Breast Lift Surgery: Will it Last?Leave a Comment »
The breasts may be a functional aspect of a woman’s body but we also know that most women associate breast shape and position with a sense of youthful femininity, too. At Ong Institute for Plastic Surgery, we enjoy helping women feel amazing about their body. We have seen first-hand that, when the breasts are shaped in proportion to the body frame, a woman’s sense of confidence and personal satisfaction tend to be generally good. Before surgery, though, most do want to know if the results of their breast lift will last. They can, especially when the factors that cause breasts to sag are understood and managed.
Why Breasts Fall
Breasts sit nice and high on the chest wall when a woman is young. They don’t fall because a woman has had children, although pregnancy and breastfeeding are contributing factors.

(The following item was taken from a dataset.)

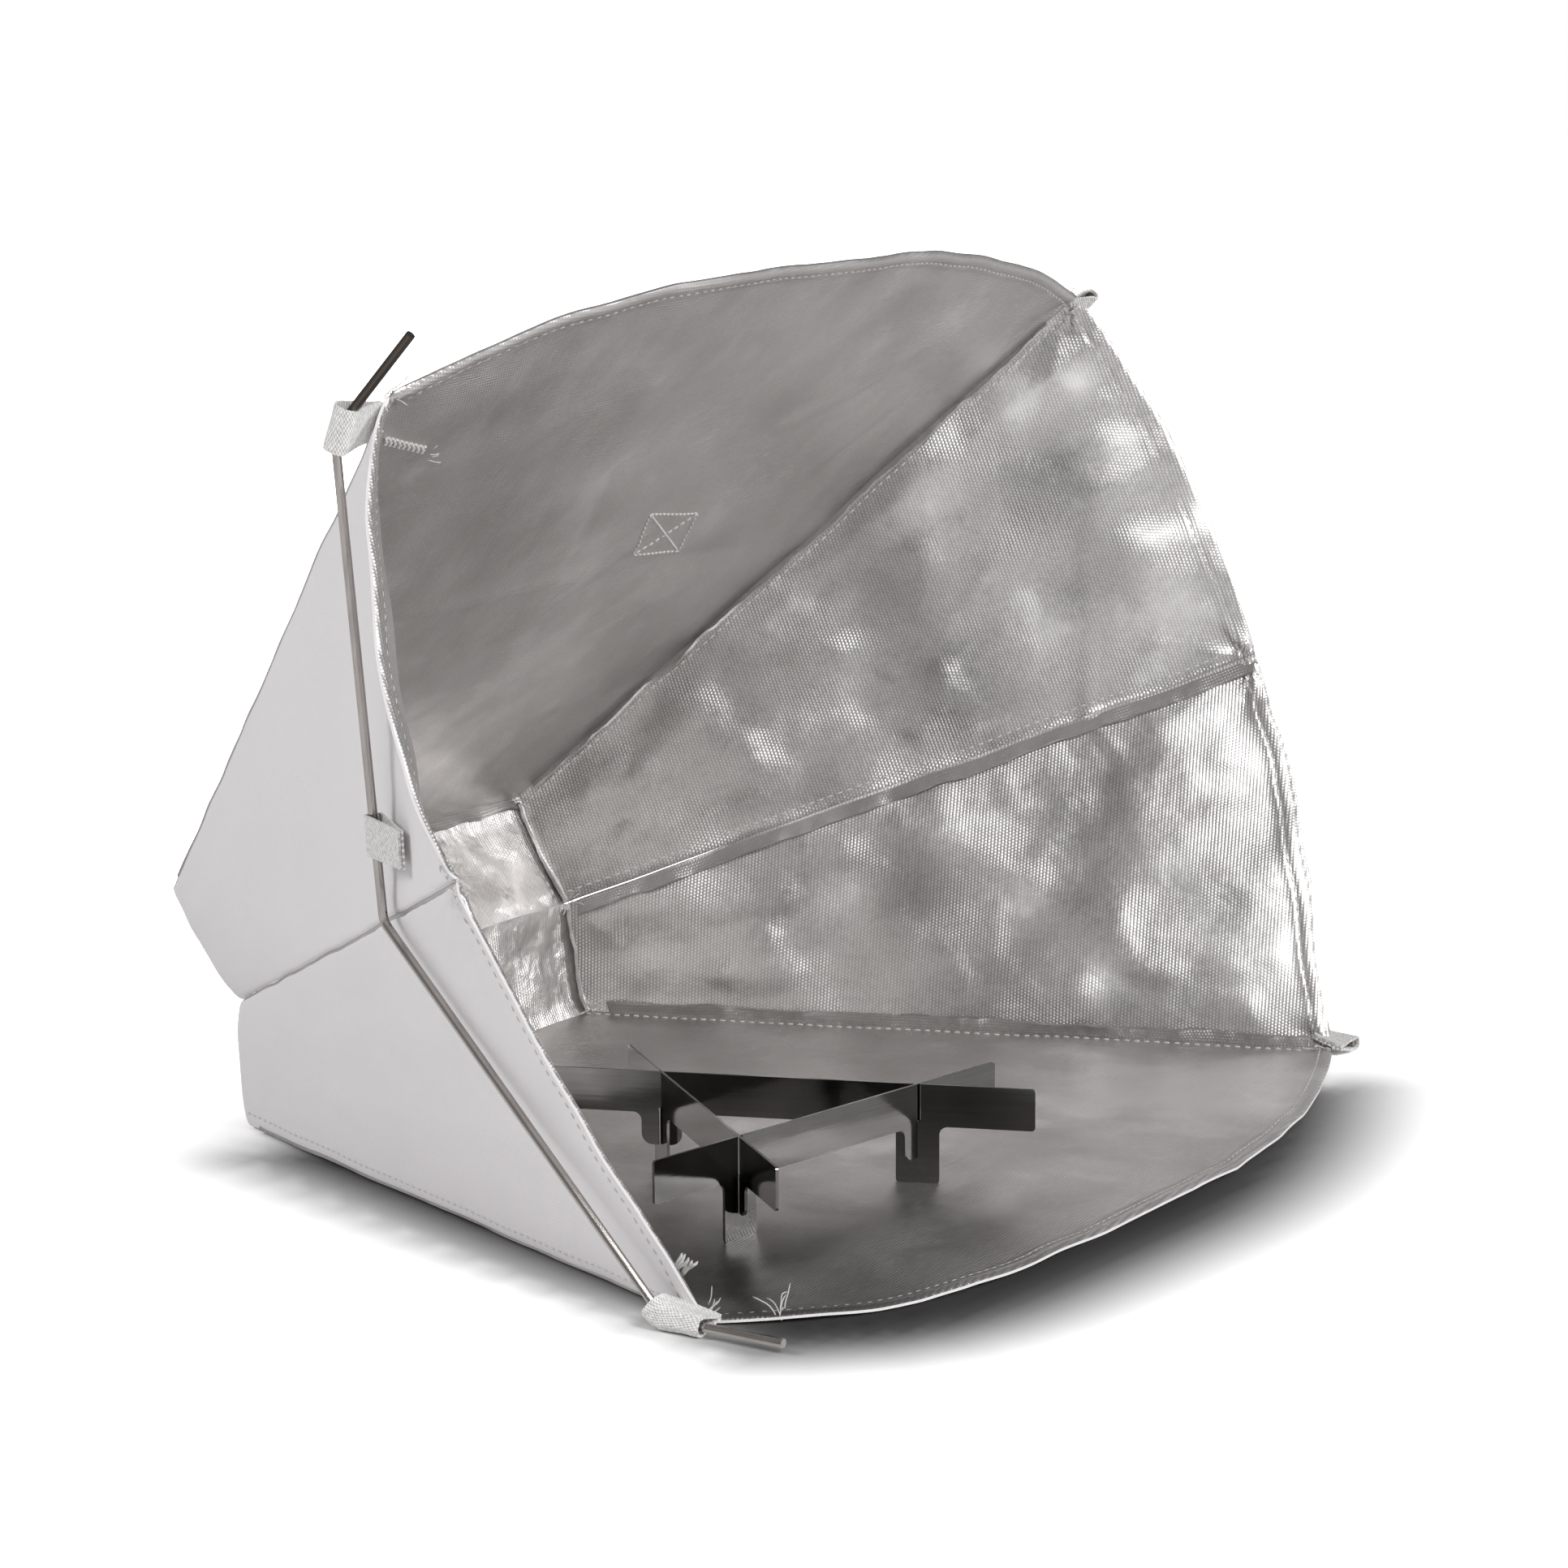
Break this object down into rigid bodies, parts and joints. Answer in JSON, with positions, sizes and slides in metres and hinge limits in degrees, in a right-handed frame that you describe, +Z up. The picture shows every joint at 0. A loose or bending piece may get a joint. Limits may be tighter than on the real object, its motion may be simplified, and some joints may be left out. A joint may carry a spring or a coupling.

More specifically, breasts change shape as a result of weight, tone, and firmness.
One of the reasons that pregnancy and breastfeeding are perceived as factors in breast sag is because both add weight to the breasts. First, pregnancy adds weight through general gains. During pregnancy, the breasts are also preparing for breastfeeding so are likely to enlarge to some degree. After childbirth, weight may stabilize higher than it was before pregnancy. At the same time, breasts enlarge further with milk for breastfeeding. These two factors alone add bulk and heaviness to the breasts. However, weight gain alone also makes the breasts heavier and more likely to droop when other factors are added in. Weight stability after breast lift surgery lends to longer-lasting results.
Muscle tone is an integral aspect of general health in the aging process. As it pertains to breast shape and height on the chest wall, it is the state of the pectoral muscles that is most relevant. These muscles lie beneath the fatty tissue of the breasts and provide a degree of support. Two ways to manage the tone of pectoral muscles after breast lift surgery include mild to moderate strength training and wearing a well-fit bra. Bras with too much support take all the work off the pectoral muscles and encourage atrophy that could ultimately lead to premature drooping.
It isn’t the firmness of the breasts themselves that matters in this context but the firmness of the skin and connective tissue that covers the breasts. Tissue firmness declines with age because we lose collagen faster than the body makes it. Research has suggested that consistent vitamin C levels stimulate the body to make collagen at any age. Therefore, taking 500 to 1000mg of time-released vitamin C may be one of the most convenient ways to support tissue firmness in the breast area as well as all over the body.